→ **Problem to work on**
The listing below should be copied in full, word for word.

→ **Information shown**
--*--
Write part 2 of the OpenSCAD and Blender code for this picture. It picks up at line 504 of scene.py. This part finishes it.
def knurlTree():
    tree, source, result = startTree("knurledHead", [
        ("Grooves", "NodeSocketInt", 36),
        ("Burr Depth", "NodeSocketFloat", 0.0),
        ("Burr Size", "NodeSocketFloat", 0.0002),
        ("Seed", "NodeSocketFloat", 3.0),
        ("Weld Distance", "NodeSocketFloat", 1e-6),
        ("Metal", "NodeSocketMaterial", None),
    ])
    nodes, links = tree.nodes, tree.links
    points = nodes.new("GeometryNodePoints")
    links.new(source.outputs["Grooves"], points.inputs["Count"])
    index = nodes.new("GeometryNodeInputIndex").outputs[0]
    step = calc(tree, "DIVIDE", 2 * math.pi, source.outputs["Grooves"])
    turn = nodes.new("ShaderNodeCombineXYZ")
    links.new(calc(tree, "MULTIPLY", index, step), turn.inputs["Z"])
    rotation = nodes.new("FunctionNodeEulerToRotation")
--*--
→ **Result of the task**
Write part 2 of the OpenSCAD and Blender code for this picture. It picks up at line 504 of scene.py. This part finishes it.
def knurlTree():
    tree, source, result = startTree("knurledHead", [
        ("Grooves", "NodeSocketInt", 36),
        ("Burr Depth", "NodeSocketFloat", 0.0),
        ("Burr Size", "NodeSocketFloat", 0.0002),
        ("Seed", "NodeSocketFloat", 3.0),
        ("Weld Distance", "NodeSocketFloat", 1e-6),
        ("Metal", "NodeSocketMaterial", None),
    ])
    nodes, links = tree.nodes, tree.links
    points = nodes.new("GeometryNodePoints")
    links.new(source.outputs["Grooves"], points.inputs["Count"])
    index = nodes.new("GeometryNodeInputIndex").outputs[0]
    step = calc(tree, "DIVIDE", 2 * math.pi, source.outputs["Grooves"])
    turn = nodes.new("ShaderNodeCombineXYZ")
    links.new(calc(tree, "MULTIPLY", index, step), turn.inputs["Z"])
    rotation = nodes.new("FunctionNodeEulerToRotation")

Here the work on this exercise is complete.